Several East Texas high schools very well may be prepping the future generation of cooking school students for success in the hospitality industry. According to the Marshall News Messenger, a number of schools in the area have received Gerard Cace grants for the 2014-2015 academic year to help fund culinary training classes as an elective curriculum options for students. The grants, sponsored by the East Texas Restaurant Association, are aimed at providing a specific sort of instruction for high school students. Through pairing traditional classroom curriculum with opportunities for varying types of culinary instruction, as well as real, hands-on workforce experience all prior to graduation, the programs funded by these grants are becoming increasingly popular among students.
This year, Cace grants were awarded to 11 different area high schools, and the programs funded through these donations are expected to directly impact the education of over 85 students. Each of these schools is classified as a Prostart school, meaning that they offer a curriculum approved by the Texas Restaurant Association and are designed to encourage careers in the hospitality and restaurant management industry. The former state chairperson of the association, Cathy Cace, established the grant program three years ago to honor her late husband, Gerard Cace. Mr. Cace passed on in 2012 at the age of 59 after having operated Cace’s Seafood & Steak House in Longview with his wife for decades.
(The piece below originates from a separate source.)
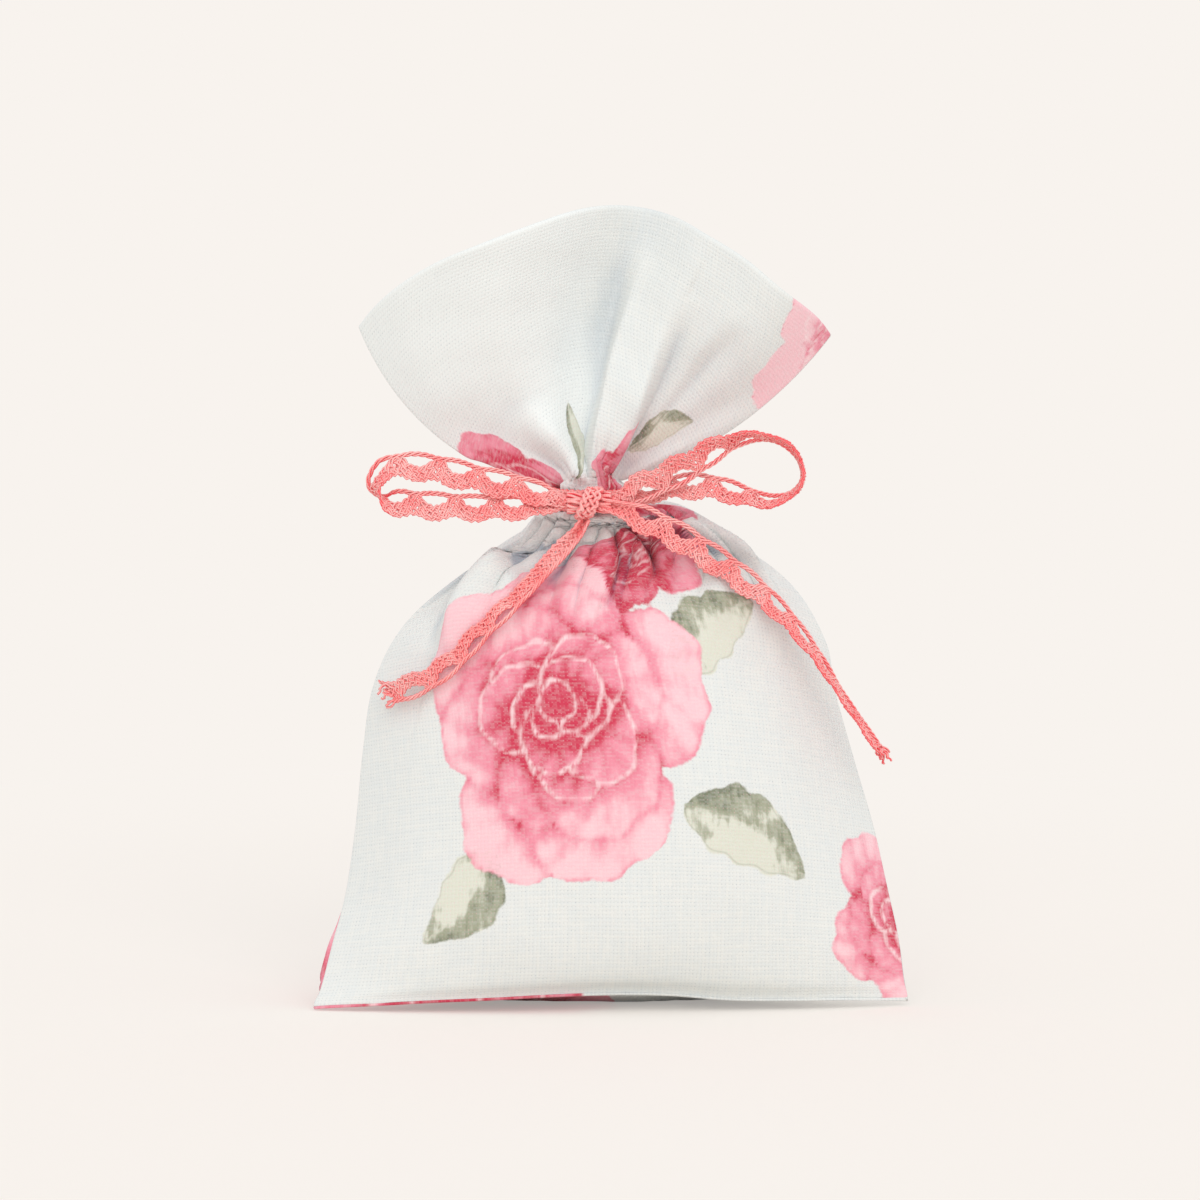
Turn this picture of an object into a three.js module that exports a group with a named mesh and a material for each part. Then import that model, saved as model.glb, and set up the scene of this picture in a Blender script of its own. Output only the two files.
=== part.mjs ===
import * as THREE from 'three';

// Fabric pouch tied at the neck with a lace ribbon. Millimetres, +Z up, front toward -Y, base on Z = 0.

// Cloth, sewing thread and the gap between pieces that touch.
const clothThickness = 0.6;
const facingThickness = 0.5;
const threadThickness = 0.5;
const clearance = 0.3;
const seamSlack = 0.1;

// Filled body, tied neck and flared top.
const bodyWidth = 103;
const bodyDepth = 41.2;
const bodyHeight = 86.6;
const neckLength = 4.4;
const neckRadius = 5.2;
const neckOffset = -3.4;
const flareLength = 49;
const frontLean = 16;
const backLean = 14;
const backEdgeDip = 4;

// Angles of the flare's side seams from +X, and how far each seam sags below them near the neck.
const leftSeamAngle = 145.5;
const rightSeamAngle = 32.5;
const leftSeamSag = 38;
const rightSeamSag = 21;

// Gathers in the cloth.
const pleatCount = 5;
const neckPleatDepth = 0.6;
const shoulderPleatDepth = 1.1;

// Lace ribbon, its wrap round the neck and its knot.
const ribbonWidth = 8;
const ribbonThickness = 0.9;
const ribbonKnotWidth = 4;
const ribbonSpread = 12;
const scallopDepth = 0.9;
const eyeletPitch = 6.6;
const wrapHeight = 4;
const hitchWidth = 4.4;
const hitchBore = 4.4;
const hitchThickness = 1;
const knotLength = 8.4;
const knotEndRadius = 2.3;
const knotSideOffset = -0.5;

// Shares along the cloth: from the bottom seam to the neck for the body, from the neck to the edge above.
const leftSeamShares = [
  [-1, -0.44, 0], [-0.977, -0.36, 0.036], [-0.944, -0.27, 0.115], [-0.899, -0.145, 0.22],
  [-0.866, -0.05, 0.36], [-0.843, 0, 0.5], [-0.806, 0, 0.64], [-0.709, 0, 0.757],
  [-0.524, 0, 0.857], [-0.31, 0, 0.94],
];
const rightSeamShares = [
  [1, -0.44, 0], [0.988, -0.36, 0.045], [0.971, -0.27, 0.127], [0.938, -0.145, 0.22], [0.889, -0.05, 0.35],
  [0.819, 0, 0.495], [0.757, 0, 0.63], [0.722, 0, 0.735], [0.6, 0, 0.852], [0.38, 0, 0.94],
];
const frontMiddleShares = [
  [-0.68, 0.017], [-0.825, 0.068], [-0.947, 0.16], [-1, 0.28], [-0.99, 0.42],
  [-0.913, 0.56], [-0.757, 0.7], [-0.558, 0.822], [-0.39, 0.915], [-0.29, 0.972],
];
const backMiddleShares = [
  [-0.68, 0.017], [-0.34, -0.012], [0.146, -0.03], [0.58, -0.01], [0.95, 0.125],
  [1, 0.34], [0.854, 0.57], [0.63, 0.76], [0.417, 0.895], [0.3, 0.968],
];
const frontLeanShares = [0, 0.5, 0.85, 1, 0.8, 0.35, 0, 0.38, 0.25, 0.5, 0];
const backLeanShares = [0, 0.35, 0.6, 0.8, 0.95, 1, 1, 0.9, 0.7, 0.4, 0];
const seamTurnShare = 0.08;
const roundStartShare = 0.5;
const pleatStartShare = 0.55;
const pleatEndShare = 0.4;
const flareStartShare = 0.2;
const sagStartShare = 0.45;
const lensPower = 2.5;
const leanPower = 1.3;
const pleatWindowPower = 6;

// Grids: cells across a panel, up the body, up the neck and up the flare.
const panelCells = 30;
const bodyCells = 16;
const neckCells = 2;
const flareCells = 10;
const flareSpacingPower = 1.4;
const facingCells = 20;
const threadSides = 5;
const threadStepsPerRow = 2;
const roundSides = 36;
const stationsPerEyelet = 3;

// Derived sizes.
const quarterTurn = Math.PI / 2;
const halfWidth = bodyWidth / 2;
const halfDepth = bodyDepth / 2;
const halfSeamGap = (threadThickness + clothThickness) / 2 + clearance + seamSlack;
const cornerHeight = halfSeamGap + clothThickness / 2;
const neckTop = bodyHeight + neckLength;
const wrapInner = neckRadius + clothThickness / 2 + neckPleatDepth + clearance;
const wrapOuter = wrapInner + ribbonThickness;
const hitchInner = hitchBore / 2;
const hitchOuter = hitchInner + hitchThickness;
const knot = new THREE.Vector3(
  neckOffset + knotSideOffset,
  -(wrapOuter + halfSeamGap + clearance + hitchOuter),
  bodyHeight + neckLength / 2,
);

// Materials.
const cloth = new THREE.MeshStandardMaterial({ color: 0xdfe8ec, roughness: 0.95, metalness: 0 });
const facingCloth = new THREE.MeshStandardMaterial({ color: 0xe9eef0, roughness: 0.95, metalness: 0 });
const thread = new THREE.MeshStandardMaterial({ color: 0xf2f2ee, roughness: 0.8, metalness: 0 });
const stuffing = new THREE.MeshStandardMaterial({ color: 0x8d84a3, roughness: 1, metalness: 0 });
const lace = new THREE.MeshStandardMaterial({ color: 0xee6f70, roughness: 0.85, metalness: 0 });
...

Apparently, his impact has been kept alive through the program. In the kitchen of Hallsville High School, one of the 11 institutions to receive funding from the association this year, sits a plaque honoring Mr. Cace. Delicia Church, the culinary course instructor at Hallsville, explained that the grant money they received last year was used to send two students to a state baking competition. This year, she says, the grant money will be used to purchase a professional caliber oven for the students to use.